Whether as a player, coach, educator or parent, basketball has been in Terry Spurling’s blood.
After a stellar playing career at Ellsworth High School that led to coaching jobs in Mars Hill and Houlton, Spurling has now taken joy in watching his grandchildren, Kyle Bouchard and Kolleen Bouchard, build storied hardwood careers of their own.
“I’ve never missed one of Kyle’s games; I’ve never missed one of [Kolleen’s],” said Spurling, the father of Karen Spurling Bouchard, who led Houlton to Class B state championships in 1986 and 1988.
Terry Spurling blazed his own path during his playing career, as he was a member of the Bangor Daily News’ first All-Maine Schoolboy Basketball Team more than six decades ago.
That 1956 All-Maine First Team included Ed Marchetti of Morse, Paul Davenport of Houlton, Cape Elizabeth’s Pete Scott, Danny Drinon of Bangor and Dick Bishop of Morse.
Joining Spurling on the second team were Karl Daigle of Bangor, Bob Napolitano of Cheverus, Ron Gagne of Lewiston and Don Sturgeon of Old Town.
Third-team honorees were Barry Tapley of Easton, Dick Gardner of Rockland, Bob Moran of Cheverus, Wes DeCapus of Morse and Bunky Davis of Solon.
Spurling, who was in Glendale, Arizona, for Monday night’s NCAA men’s basketball championship game between North Carolina and Gonzaga, said he was fortunate during his time at Ellsworth to have played for such a great role model of a coach as Charlie Katsiaficas — for whom the Ellsworth High School gym is named.
“He was a great, great coach and was very demanding,” said Spurling. “He was a big influence on my life.”
Basketball also paved the way for strong friendships developed off the court.
“Don Sturgeon from Old Town was actually at my wedding,” said Spurling, who also has a longtime friendship with legendary University of Maine player and coach Skip Chappelle, an Old Town native.
Sturgeon, who had an outstanding playing career at Old Town, was inducted into the Maine Basketball Hall of Fame last year.

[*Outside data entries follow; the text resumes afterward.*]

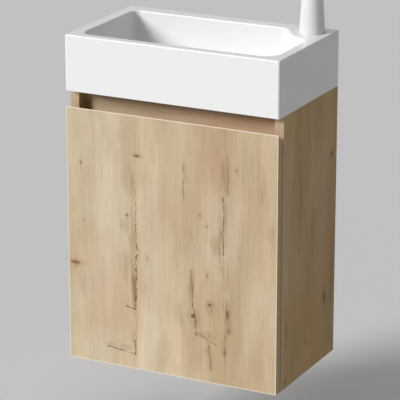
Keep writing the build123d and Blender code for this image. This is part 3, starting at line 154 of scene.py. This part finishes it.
def knot_group():
    """One knot: how far it pushes the grain aside, its dark heart and its soft halo."""
    made, take = group("knot", ["Across", "Along", "At Across", "At Along", "Half Width",
                                "Half Length"], ["Push", "Heart", "Halo"])
    off = add(made, "ShaderNodeMath", {0: take["Across"], 1: take["At Across"]},
              operation="SUBTRACT")
    across = add(made, "ShaderNodeMath", {0: off, 1: take["Half Width"]}, operation="DIVIDE")
    along = add(made, "ShaderNodeMath", {0: take["Along"], 1: take["At Along"]},
                operation="SUBTRACT")
    along = add(made, "ShaderNodeMath", {0: along, 1: take["Half Length"]}, operation="DIVIDE")
    across_squared = add(made, "ShaderNodeMath", {0: across, 1: across}, operation="MULTIPLY")
    # 1 on the knot's rim, as distance squared in half sizes
    reach = add(made, "ShaderNodeMath", {0: along, 1: along, 2: across_squared},
                operation="MULTIPLY_ADD")
    fading = add(made, "ShaderNodeMath", {0: reach, 1: 0.12, 2: 1.0}, operation="MULTIPLY_ADD")
    fading = add(made, "ShaderNodeMath", {0: fading, 1: -2.0}, operation="POWER")
    push = add(made, "ShaderNodeMath", {0: off, 1: fading}, operation="MULTIPLY")
    heart = add(made, "ShaderNodeMapRange", {"Value": reach, "From Min": 1.3, "From Max": 0.5})
    halo = add(made, "ShaderNodeMapRange", {"Value": reach, "From Min": 9.0, "From Max": 0.5},
               interpolation_type="SMOOTHSTEP")
    add(made, "NodeGroupOutput", {"Push": push, "Heart": heart, "Halo": halo})
    return made


def check_group():
    """One broken drying check between two points, with thinning ends."""
    made, take = group("check", ["Across", "Along", "Break", "Start Across", "Start Along",
                                 "End Across", "End Along", "Width"], ["Mask"])
    run = add(made, "ShaderNodeMath", {0: take["End Along"], 1: take["Start Along"]},
              operation="SUBTRACT")
    part = add(made, "ShaderNodeMath", {0: take["Along"], 1: take["Start Along"]},
               operation="SUBTRACT")
    part = add(made, "ShaderNodeMath", {0: part, 1: run}, operation="DIVIDE")
    lean = add(made, "ShaderNodeMath", {0: take["End Across"], 1: take["Start Across"]},
               operation="SUBTRACT")
    centre = add(made, "ShaderNodeMath", {0: part, 1: lean, 2: take["Start Across"]},
                 operation="MULTIPLY_ADD")
    away = add(made, "ShaderNodeMath", {0: take["Across"], 1: centre}, operation="SUBTRACT")
    away = add(made, "ShaderNodeMath", {0: away}, operation="ABSOLUTE")
    away = add(made, "ShaderNodeMath", {0: away, 1: take["Width"]}, operation="DIVIDE")
    body = add(made, "ShaderNodeMapRange", {"Value": away, "From Min": 1.0, "From Max": 0.35})
    left = add(made, "ShaderNodeMath", {0: 1.0, 1: part}, operation="SUBTRACT")
    ends = add(made, "ShaderNodeMath", {0: part, 1: left}, operation="MULTIPLY")
    ends = add(made, "ShaderNodeMapRange", {"Value": ends, "From Min": 0.0, "From Max": 0.05})
    mask = add(made, "ShaderNodeMath", {0: body, 1: ends}, operation="MULTIPLY")
    mask = add(made, "ShaderNodeMath", {0: mask, 1: take["Break"]}, operation="MULTIPLY")
    add(made, "NodeGroupOutput", {"Mask": mask})
    return made


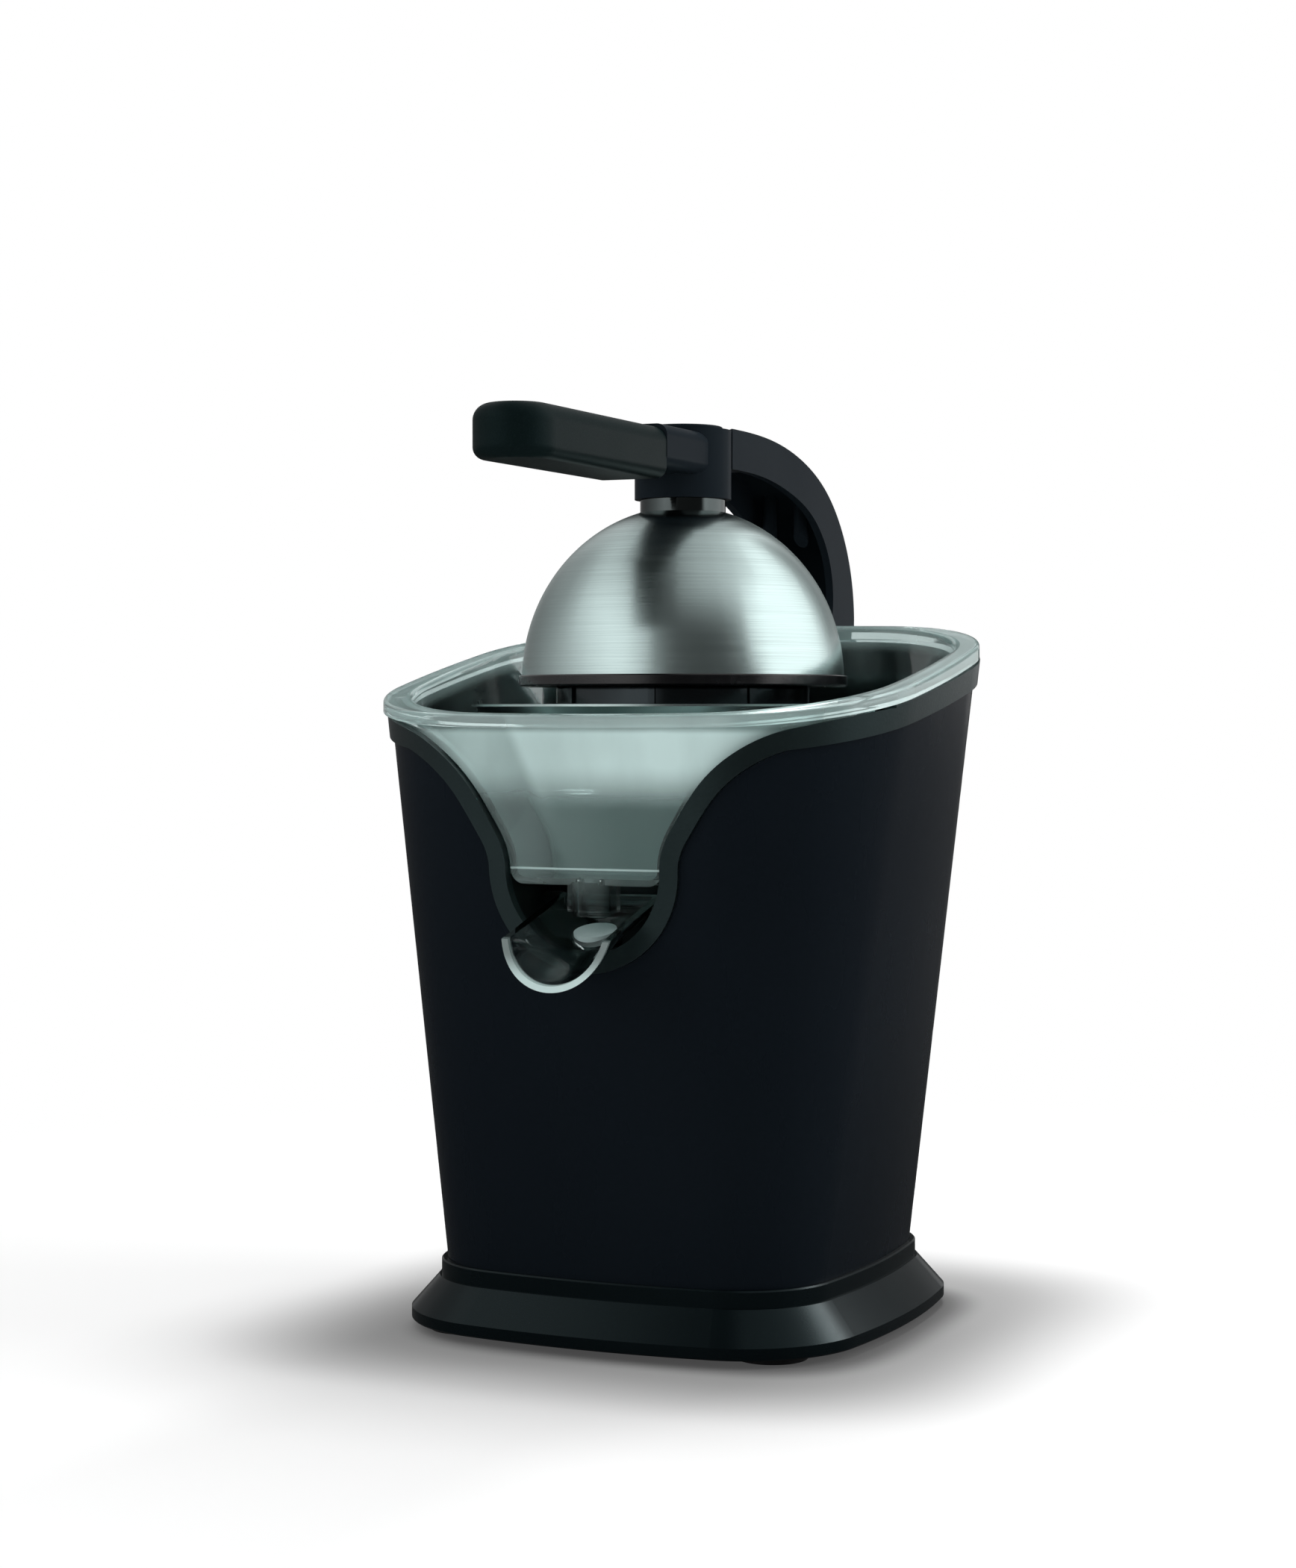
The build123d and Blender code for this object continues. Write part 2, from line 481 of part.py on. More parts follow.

Bangor’s Drinon, who died in 2015, was enshrined that year in the Maine Basketball Hall of Fame’s players category.
The game is different than it was during the era in which the players on the first All-Maine team played.

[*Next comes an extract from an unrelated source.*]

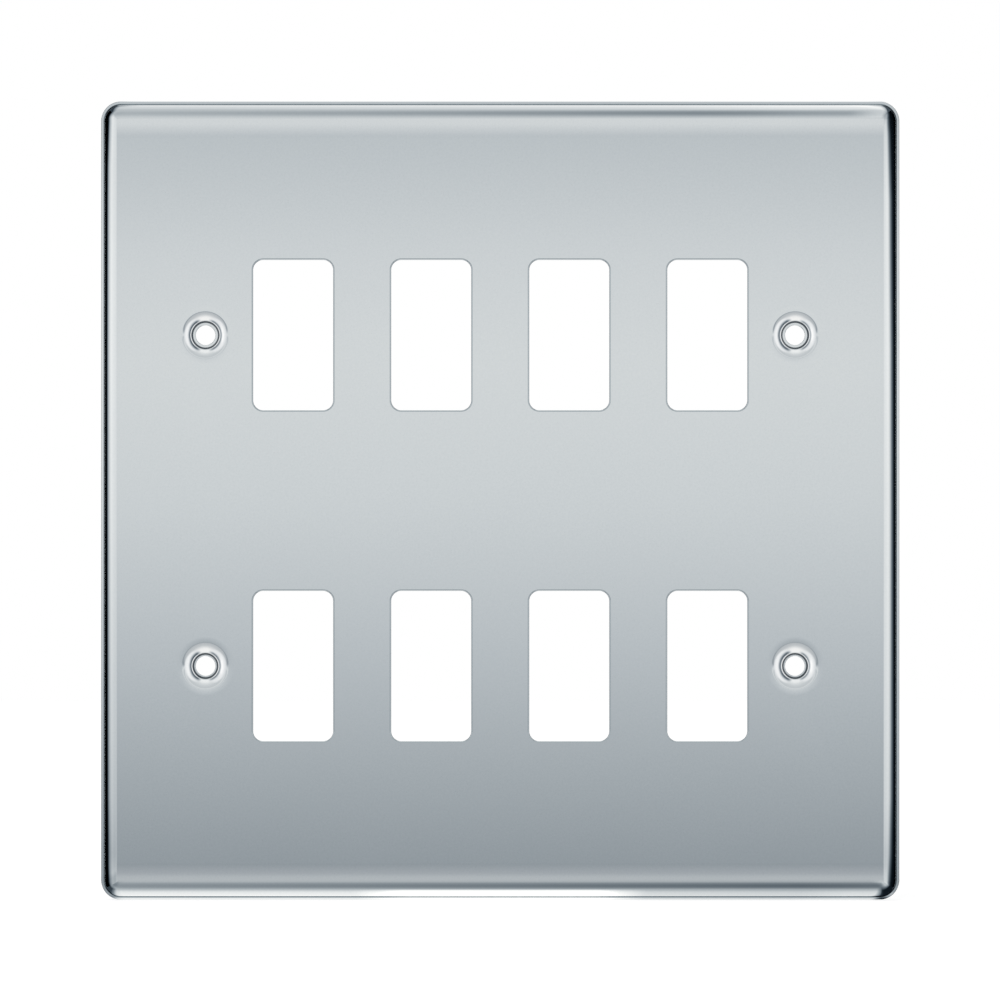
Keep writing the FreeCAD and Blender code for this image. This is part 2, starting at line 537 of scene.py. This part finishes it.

“We played in old barns, we shoveled the yard [and played], you don’t see that anymore,” said Terry Spurling.
Another major difference is the stars of the era of the first All-Maine team did not have the luxury of the 3-point line.
“The 3-point line makes it a different game,” said Sturgeon, who divides his time between Old Town and Florida. “The other is, today’s players are so much more athletic, bigger and stronger.”
But guard play has evolved to the extent that backcourt players are more well-rounded in today’s game.
“Kids handle the ball so much better,” said Spurling who, along with his wife Jane, divides his time between Houlton and Naples, Florida.
Now, he enjoys his time watching the game as a grandparent, having witnessed Kolleen lead Houlton to two state championships and a third regional title this winter and saw Kyle win a state championship with the Shiretowners in 2014.
Kyle now plays at Division II Bentley University in Waltham, Massachusetts.
Another difference Sturgeon noted is the evolution of travel basketball, which provide kids more opportunities to play games but perhaps less time to hone their skills.
“Kids don’t take the time to develop fundamentals of the game and you can see it on both offense and defense,” said Sturgeon, who played at UMaine and was a teammate of Chappelle’s at Old Town and UMaine.
Sturgeon also recalled the friendship and rivalry he had with the late Drinon, and the rivalries with teams such as Bangor and Stearns of Millinocket.
“[Drinon] was probably one of the better players in that era at any school,” said Sturgeon, who grew up in Bangor before moving to Old Town when he was in seventh grade.
“We used to play together with Kyle Daigle and Bob Cimbollek and Jim Doughty. Danny was an exceptional player.”
Sturgeon and Chappelle remain close friends.
Update: Corrected Danny Drinon’s Maine Basketball Hall of Fame’s category to players.